Preparation certainly wasn’t helped by the loss of two central cogs in the Fermanagh machine, one of those with only minutes to go to throw-in.

We lost Eoin (Donnelly) and Che (Cullen) before the match, and those are two huge losses for us, probably two of our best players in the league so far. Eoin got a bang in training on Thursday night and Che just hurt his leg in the warm-up.

You can say all you want about us being a small county, but if you take a player of the calibre of Eoin Donnelly out of any team, Che Cullen has been our best defender, it’s would be a massive loss for any team especially just before a game.”

McMenamin said it was still unclear whether either Donnelly or Cullen would be back for the trip to Ennis, but he was heartened to finally see attacking ace Tomás Corrigan finally getting some game-time.

We need all our players. We got Tomás (Corrigan) on for 30 minutes and hopefully we can kick on in training and see how we get on next week against Clare. The beauty of the league is we’ve Clare next. We have to win our next two games and start praying for a miracle.”

While the return of Corrigan is a boost, that news has been offset by the revelation that Ultan Kelm is Australia bound. McMenamin says he doesn’t intend to stand in the way of the Erne Gaels man’s bid to break into the big time Down Under.
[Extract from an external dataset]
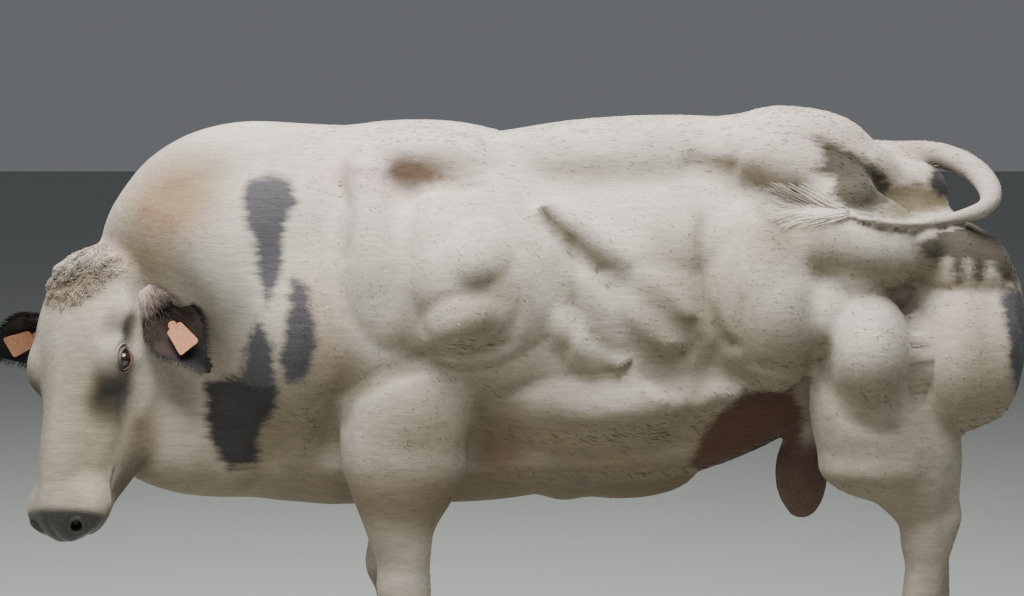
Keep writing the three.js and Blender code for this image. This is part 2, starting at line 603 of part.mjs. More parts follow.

In fairness to Ultan he’s been open with me from the very start about it. He wants to do it and he phoned me as soon as he got picked.

It’s happening in April, he’s a young man, I can’t deny him his dream, he wants to go and give it a go. It’s going to be a blow to Fermanagh, but that’s something the GAA is going to have to look at, that a player can be approached to go to a combine in the middle of the season.”